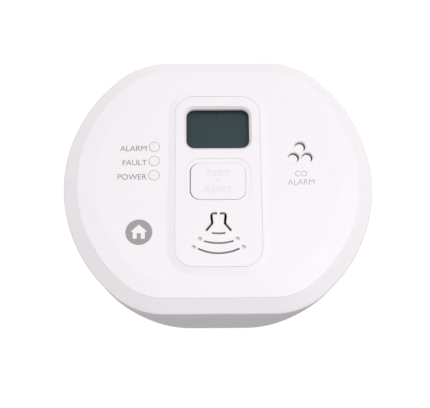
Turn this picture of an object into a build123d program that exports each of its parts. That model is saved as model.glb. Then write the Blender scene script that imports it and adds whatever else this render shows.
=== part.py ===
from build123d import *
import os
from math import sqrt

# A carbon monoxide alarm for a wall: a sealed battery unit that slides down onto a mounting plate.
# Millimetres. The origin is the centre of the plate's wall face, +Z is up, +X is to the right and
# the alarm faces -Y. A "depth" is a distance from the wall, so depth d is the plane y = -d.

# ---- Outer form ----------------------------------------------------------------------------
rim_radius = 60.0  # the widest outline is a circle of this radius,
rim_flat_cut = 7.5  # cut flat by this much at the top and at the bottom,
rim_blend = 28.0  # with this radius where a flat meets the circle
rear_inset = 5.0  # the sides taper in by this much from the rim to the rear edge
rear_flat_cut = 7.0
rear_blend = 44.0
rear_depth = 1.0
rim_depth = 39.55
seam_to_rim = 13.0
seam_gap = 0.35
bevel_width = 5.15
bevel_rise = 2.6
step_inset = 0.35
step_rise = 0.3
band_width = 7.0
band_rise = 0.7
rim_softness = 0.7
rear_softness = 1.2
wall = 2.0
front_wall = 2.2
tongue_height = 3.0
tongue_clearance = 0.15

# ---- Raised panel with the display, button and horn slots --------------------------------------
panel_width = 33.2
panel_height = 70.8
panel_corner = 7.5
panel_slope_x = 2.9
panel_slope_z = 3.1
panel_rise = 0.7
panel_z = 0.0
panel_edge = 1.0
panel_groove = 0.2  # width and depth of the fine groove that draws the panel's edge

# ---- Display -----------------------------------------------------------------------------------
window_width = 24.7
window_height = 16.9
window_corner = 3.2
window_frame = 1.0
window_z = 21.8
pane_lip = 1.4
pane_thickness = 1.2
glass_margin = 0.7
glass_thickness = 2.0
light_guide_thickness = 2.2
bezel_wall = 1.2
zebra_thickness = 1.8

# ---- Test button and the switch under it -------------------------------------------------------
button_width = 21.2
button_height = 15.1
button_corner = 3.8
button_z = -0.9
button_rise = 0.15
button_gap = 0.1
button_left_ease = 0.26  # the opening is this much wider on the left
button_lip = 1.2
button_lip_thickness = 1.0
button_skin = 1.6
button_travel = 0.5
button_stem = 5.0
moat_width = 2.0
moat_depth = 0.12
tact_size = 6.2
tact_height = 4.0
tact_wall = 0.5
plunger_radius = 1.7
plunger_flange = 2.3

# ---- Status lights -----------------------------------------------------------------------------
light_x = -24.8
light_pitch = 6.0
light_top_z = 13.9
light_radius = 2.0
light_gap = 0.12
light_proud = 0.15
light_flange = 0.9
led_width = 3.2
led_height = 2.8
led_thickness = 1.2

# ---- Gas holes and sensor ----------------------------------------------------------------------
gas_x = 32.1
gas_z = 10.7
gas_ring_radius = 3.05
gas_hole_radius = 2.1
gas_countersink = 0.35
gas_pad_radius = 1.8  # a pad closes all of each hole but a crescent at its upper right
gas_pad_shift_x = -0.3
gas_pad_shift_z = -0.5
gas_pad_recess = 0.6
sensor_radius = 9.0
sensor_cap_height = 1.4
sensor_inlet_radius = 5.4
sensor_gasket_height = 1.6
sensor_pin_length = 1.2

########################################

Copy out the whole listing exactly as written.

### SOLUTION FOR THIS EXERCISE
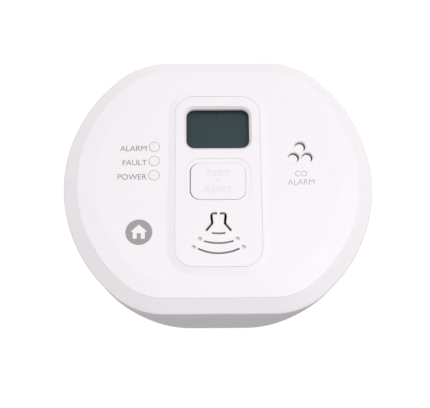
Turn this picture of an object into a build123d program that exports each of its parts. That model is saved as model.glb. Then write the Blender scene script that imports it and adds whatever else this render shows.
=== part.py ===
from build123d import *
import os
from math import sqrt

# A carbon monoxide alarm for a wall: a sealed battery unit that slides down onto a mounting plate.
# Millimetres. The origin is the centre of the plate's wall face, +Z is up, +X is to the right and
# the alarm faces -Y. A "depth" is a distance from the wall, so depth d is the plane y = -d.

# ---- Outer form ----------------------------------------------------------------------------
rim_radius = 60.0  # the widest outline is a circle of this radius,
rim_flat_cut = 7.5  # cut flat by this much at the top and at the bottom,
rim_blend = 28.0  # with this radius where a flat meets the circle
rear_inset = 5.0  # the sides taper in by this much from the rim to the rear edge
rear_flat_cut = 7.0
rear_blend = 44.0
rear_depth = 1.0
rim_depth = 39.55
seam_to_rim = 13.0
seam_gap = 0.35
bevel_width = 5.15
bevel_rise = 2.6
step_inset = 0.35
step_rise = 0.3
band_width = 7.0
band_rise = 0.7
rim_softness = 0.7
rear_softness = 1.2
wall = 2.0
front_wall = 2.2
tongue_height = 3.0
tongue_clearance = 0.15

# ---- Raised panel with the display, button and horn slots --------------------------------------
panel_width = 33.2
panel_height = 70.8
panel_corner = 7.5
panel_slope_x = 2.9
panel_slope_z = 3.1
panel_rise = 0.7
panel_z = 0.0
panel_edge = 1.0
panel_groove = 0.2  # width and depth of the fine groove that draws the panel's edge

# ---- Display -----------------------------------------------------------------------------------
window_width = 24.7
window_height = 16.9
window_corner = 3.2
window_frame = 1.0
window_z = 21.8
pane_lip = 1.4
pane_thickness = 1.2
glass_margin = 0.7
glass_thickness = 2.0
light_guide_thickness = 2.2
bezel_wall = 1.2
zebra_thickness = 1.8

# ---- Test button and the switch under it -------------------------------------------------------
button_width = 21.2
button_height = 15.1
button_corner = 3.8
button_z = -0.9
button_rise = 0.15
button_gap = 0.1
button_left_ease = 0.26  # the opening is this much wider on the left
button_lip = 1.2
button_lip_thickness = 1.0
button_skin = 1.6
button_travel = 0.5
button_stem = 5.0
moat_width = 2.0
moat_depth = 0.12
tact_size = 6.2
tact_height = 4.0
tact_wall = 0.5
plunger_radius = 1.7
plunger_flange = 2.3

# ---- Status lights -----------------------------------------------------------------------------
light_x = -24.8
light_pitch = 6.0
light_top_z = 13.9
light_radius = 2.0
light_gap = 0.12
light_proud = 0.15
light_flange = 0.9
led_width = 3.2
led_height = 2.8
led_thickness = 1.2

# ---- Gas holes and sensor ----------------------------------------------------------------------
gas_x = 32.1
gas_z = 10.7
gas_ring_radius = 3.05
gas_hole_radius = 2.1
gas_countersink = 0.35
gas_pad_radius = 1.8  # a pad closes all of each hole but a crescent at its upper right
gas_pad_shift_x = -0.3
gas_pad_shift_z = -0.5
gas_pad_recess = 0.6
sensor_radius = 9.0
sensor_cap_height = 1.4
sensor_inlet_radius = 5.4
sensor_gasket_height = 1.6
sensor_pin_length = 1.2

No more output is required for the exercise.